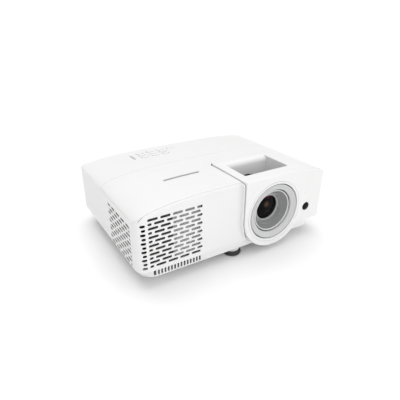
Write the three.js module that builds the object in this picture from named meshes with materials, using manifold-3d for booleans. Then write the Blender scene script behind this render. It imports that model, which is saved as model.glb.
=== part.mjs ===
// A home projector with a lens at one end of its front face: casing, lens, keypad, feet, ports and works.
// Millimetres, +Z up, front face towards -Y. The origin is on the ground under the middle of the object.
import * as THREE from "three";
import { mergeVertices } from "three/addons/utils/BufferGeometryUtils.js";
import Module from "manifold-3d";

const wasm = await Module();
wasm.setup();

// ---- driving dimensions ----------------------------------------------------------------------
const HALF_W = 158; // half the casing's width
const FRONT_Y = -112.5; // casing's front face
const REAR_Y = 119.5; // casing's rear face
const HOOD_Y = -119.5; // front plane of the hood round the lens
const WALL = 2.5; // casing wall
const GAP = 0.35; // clearance between neighbouring pieces
const CORNER_R = 13; // vertical corners of the casing
const FLOOR_Z = 12.5; // underside of the lower case
const SEAM_Z = 27; // bottom edge of the casing's main faces
const SIDE_Z = 97; // height where the side walls turn into the shoulders
const CROWN = 21.4; // rise from there to the crown at the front
const REAR_DROP = 9.5; // how much lower the crown is at the rear
const CROWN_POWER = 3.5; // how far the crown stays level before it falls to the shoulders
const SHOULDER_POWER = 0.56; // how steeply the shoulders fall
const REAR_EDGE_R = 15; // rounding of the crown's rear edge
const FRONT_EDGE_R = 4; // and of its front edge
const PARTING_Y = 12.5; // line between the top panel and the rear of the upper case

const LENS_X = 51.5; // lens axis, along Y
const LENS_Z = 63.1;
const HOOD_X = 52;
const HOOD_ROUND_Z = 62.3; // centre of the hood's round lower end
const HOOD_R = 54.8; // half the hood's width, and the radius of its round lower end
const HOOD_TOP_Z = 119.6;
const HOOD_REAR_Y = -28.5;
const HOOD_DEPTH = 9; // thickness of the hood's front plate
const COLLAR = 3.5; // width of the casing's collar round the hood
const POCKET = { x0: 12, x1: 89, y0: -97.5, y1: -49.5, floor: 79 }; // open pocket over the zoom ring
const LENS_BORE_R = 43; // opening in the hood's face
const TRIM_INNER_R = 33.2;
const FOCUS_R = 31.6;
const GLASS_Y = HOOD_Y + 18; // edge of the front element
const GLASS_R = 18.7;
const FOCUS_BACK_Y = -88;
const BARREL_R = 24;
const ZOOM_R = 29.5;
const ZOOM_TAB_RISE = 5; // how far the zoom ring's finger tab stands up from it

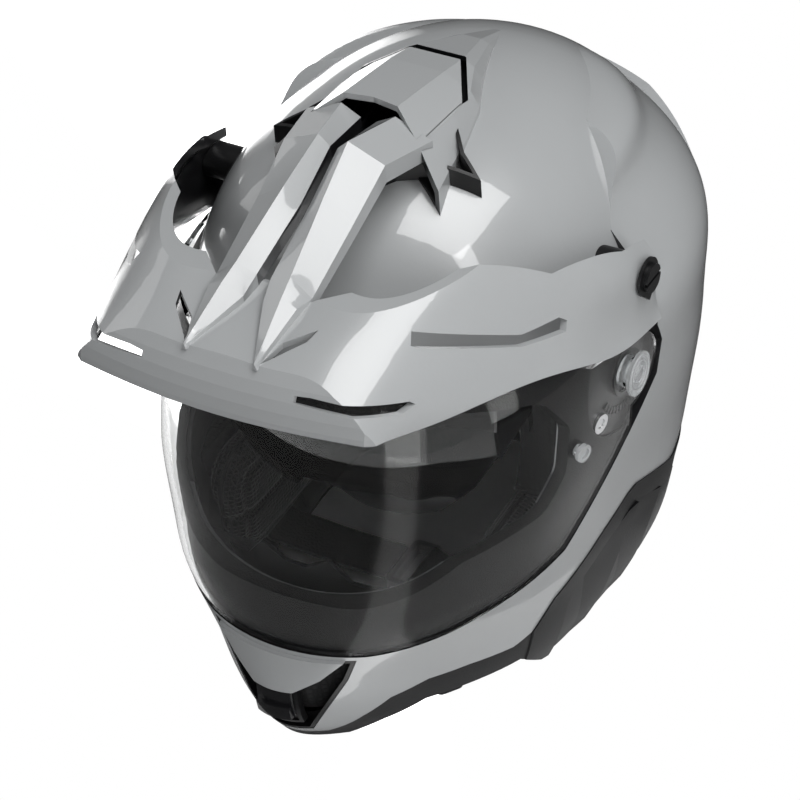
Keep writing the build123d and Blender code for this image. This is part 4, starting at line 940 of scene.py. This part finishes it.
# %% Rings and ratchet teeth at the pivots
def turned_ring(bm, centre, radius, wire, around=48, across=8):
    """A round ring on a face that looks along X."""
    rows = []
    for i in range(around):
        turn = 2 * math.pi * i / around
        row = []
        for j in range(across):
            lean = 2 * math.pi * j / across
            reach = radius + wire * math.cos(lean)
            spot = (wire * math.sin(lean), reach * math.cos(turn), reach * math.sin(turn))
            row.append(bm.verts.new(centre + Vector(spot)))
        rows.append(row)
    for i in range(around):
        for j in range(across):
            here, ahead = rows[i], rows[(i + 1) % around]
            beside = (j + 1) % across
            bm.faces.new((here[j], here[beside], ahead[beside], ahead[j]))
    bmesh.ops.recalc_face_normals(bm, faces=bm.faces)


RING_RADII = (0.0042, 0.0066, 0.0094)
RING_RELIEF = 0.00035
TOOTH_COUNT = 15
TOOTH_ARC_RADIUS = 0.0195
TOOTH_SIZE = (0.0016, 0.0017, 0.0036)
# The arc of teeth begins here and goes this far round, in degrees
ARC_START = -150
ARC_TURN = 130
# The rays start this far out from the middle, beyond the shell
RAY_START = 0.2
for side, sign in (("left", 1), ("right", -1)):
    low, high = (Vector(corner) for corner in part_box(f"shield_pivot_cap_{side}"))
    pivot = (low + high) / 2
    face_x = high.x if sign > 0 else low.x
    bm = bmesh.new()
    for radius in RING_RADII:
        turned_ring(bm, Vector((face_x, pivot.y, pivot.z)), radius, RING_RELIEF)
    rings = mesh_from(f"pivot_rings_{side}", bm)
    smoothed(rings, levels=0)
    rings.data.materials.append(clear_fitting)
    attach(rings, "shell")
    graph = bpy.context.evaluated_depsgraph_get()
    plate = BVHTree.FromObject(frame["nodes"][f"shield_base_plate_{side}"], graph)
    bm = bmesh.new()
    for i in range(TOOTH_COUNT):
        turn = math.radians(ARC_START + ARC_TURN * i / (TOOTH_COUNT - 1))
        y = pivot.y + TOOTH_ARC_RADIUS * math.cos(turn)
        z = pivot.z + TOOTH_ARC_RADIUS * math.sin(turn)
        spot = plate.ray_cast(Vector((sign * RAY_START, y, z)), Vector((-sign, 0, 0)))[0]
        if spot is None:
            continue
        lean = Matrix.Rotation(turn - math.pi / 2, 3, "X")
        made = bmesh.ops.create_cube(bm, size=1.0)
        bmesh.ops.scale(bm, verts=made["verts"], vec=TOOTH_SIZE)
        bmesh.ops.rotate(bm, verts=made["verts"], cent=(0, 0, 0), matrix=lean)
        bmesh.ops.translate(bm, verts=made["verts"], vec=spot)
    teeth = mesh_from(f"ratchet_teeth_{side}", bm)
    teeth.data.materials.append(satin_black)
    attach(teeth, "shell")
    print(teeth.name, len(teeth.data.polygons) // 6, "teeth")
________________________
TASK PROMPT → From the records above, extract every line exactly as it stands.

RESPONSE FOR THIS EXERCISE →
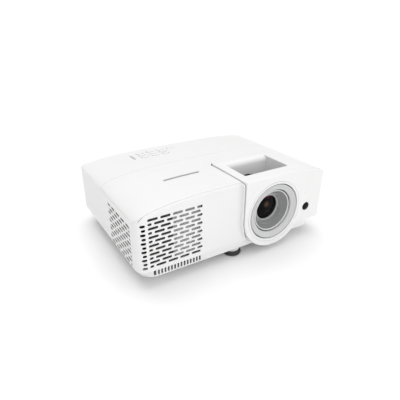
Write the three.js module that builds the object in this picture from named meshes with materials, using manifold-3d for booleans. Then write the Blender scene script behind this render. It imports that model, which is saved as model.glb.
=== part.mjs ===
// A home projector with a lens at one end of its front face: casing, lens, keypad, feet, ports and works.
// Millimetres, +Z up, front face towards -Y. The origin is on the ground under the middle of the object.
import * as THREE from "three";
import { mergeVertices } from "three/addons/utils/BufferGeometryUtils.js";
import Module from "manifold-3d";

const wasm = await Module();
wasm.setup();

// ---- driving dimensions ----------------------------------------------------------------------
const HALF_W = 158; // half the casing's width
const FRONT_Y = -112.5; // casing's front face
const REAR_Y = 119.5; // casing's rear face
const HOOD_Y = -119.5; // front plane of the hood round the lens
const WALL = 2.5; // casing wall
const GAP = 0.35; // clearance between neighbouring pieces
const CORNER_R = 13; // vertical corners of the casing
const FLOOR_Z = 12.5; // underside of the lower case
const SEAM_Z = 27; // bottom edge of the casing's main faces
const SIDE_Z = 97; // height where the side walls turn into the shoulders
const CROWN = 21.4; // rise from there to the crown at the front
const REAR_DROP = 9.5; // how much lower the crown is at the rear
const CROWN_POWER = 3.5; // how far the crown stays level before it falls to the shoulders
const SHOULDER_POWER = 0.56; // how steeply the shoulders fall
const REAR_EDGE_R = 15; // rounding of the crown's rear edge
const FRONT_EDGE_R = 4; // and of its front edge
const PARTING_Y = 12.5; // line between the top panel and the rear of the upper case

const LENS_X = 51.5; // lens axis, along Y
const LENS_Z = 63.1;
const HOOD_X = 52;
const HOOD_ROUND_Z = 62.3; // centre of the hood's round lower end
const HOOD_R = 54.8; // half the hood's width, and the radius of its round lower end
const HOOD_TOP_Z = 119.6;
const HOOD_REAR_Y = -28.5;
const HOOD_DEPTH = 9; // thickness of the hood's front plate
const COLLAR = 3.5; // width of the casing's collar round the hood
const POCKET = { x0: 12, x1: 89, y0: -97.5, y1: -49.5, floor: 79 }; // open pocket over the zoom ring
const LENS_BORE_R = 43; // opening in the hood's face
const TRIM_INNER_R = 33.2;
const FOCUS_R = 31.6;
const GLASS_Y = HOOD_Y + 18; // edge of the front element
const GLASS_R = 18.7;
const FOCUS_BACK_Y = -88;
const BARREL_R = 24;
const ZOOM_R = 29.5;
const ZOOM_TAB_RISE = 5; // how far the zoom ring's finger tab stands up from it

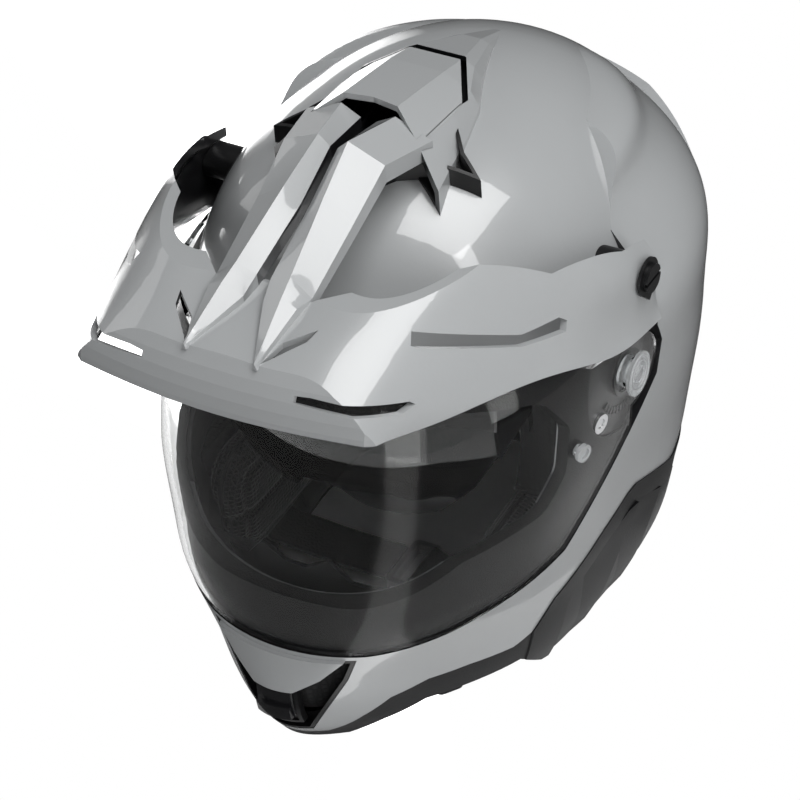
Keep writing the build123d and Blender code for this image. This is part 4, starting at line 940 of scene.py. This part finishes it.
# %% Rings and ratchet teeth at the pivots
def turned_ring(bm, centre, radius, wire, around=48, across=8):
    """A round ring on a face that looks along X."""
    rows = []
    for i in range(around):
        turn = 2 * math.pi * i / around
        row = []
        for j in range(across):
            lean = 2 * math.pi * j / across
            reach = radius + wire * math.cos(lean)
            spot = (wire * math.sin(lean), reach * math.cos(turn), reach * math.sin(turn))
            row.append(bm.verts.new(centre + Vector(spot)))
        rows.append(row)
    for i in range(around):
        for j in range(across):
            here, ahead = rows[i], rows[(i + 1) % around]
            beside = (j + 1) % across
            bm.faces.new((here[j], here[beside], ahead[beside], ahead[j]))
    bmesh.ops.recalc_face_normals(bm, faces=bm.faces)


RING_RADII = (0.0042, 0.0066, 0.0094)
RING_RELIEF = 0.00035
TOOTH_COUNT = 15
TOOTH_ARC_RADIUS = 0.0195
TOOTH_SIZE = (0.0016, 0.0017, 0.0036)
# The arc of teeth begins here and goes this far round, in degrees
ARC_START = -150
ARC_TURN = 130
# The rays start this far out from the middle, beyond the shell
RAY_START = 0.2
for side, sign in (("left", 1), ("right", -1)):
    low, high = (Vector(corner) for corner in part_box(f"shield_pivot_cap_{side}"))
    pivot = (low + high) / 2
    face_x = high.x if sign > 0 else low.x
    bm = bmesh.new()
    for radius in RING_RADII:
        turned_ring(bm, Vector((face_x, pivot.y, pivot.z)), radius, RING_RELIEF)
    rings = mesh_from(f"pivot_rings_{side}", bm)
    smoothed(rings, levels=0)
    rings.data.materials.append(clear_fitting)
    attach(rings, "shell")
    graph = bpy.context.evaluated_depsgraph_get()
    plate = BVHTree.FromObject(frame["nodes"][f"shield_base_plate_{side}"], graph)
    bm = bmesh.new()
    for i in range(TOOTH_COUNT):
        turn = math.radians(ARC_START + ARC_TURN * i / (TOOTH_COUNT - 1))
        y = pivot.y + TOOTH_ARC_RADIUS * math.cos(turn)
        z = pivot.z + TOOTH_ARC_RADIUS * math.sin(turn)
        spot = plate.ray_cast(Vector((sign * RAY_START, y, z)), Vector((-sign, 0, 0)))[0]
        if spot is None:
            continue
        lean = Matrix.Rotation(turn - math.pi / 2, 3, "X")
        made = bmesh.ops.create_cube(bm, size=1.0)
        bmesh.ops.scale(bm, verts=made["verts"], vec=TOOTH_SIZE)
        bmesh.ops.rotate(bm, verts=made["verts"], cent=(0, 0, 0), matrix=lean)
        bmesh.ops.translate(bm, verts=made["verts"], vec=spot)
    teeth = mesh_from(f"ratchet_teeth_{side}", bm)
    teeth.data.materials.append(satin_black)
    attach(teeth, "shell")
    print(teeth.name, len(teeth.data.polygons) // 6, "teeth")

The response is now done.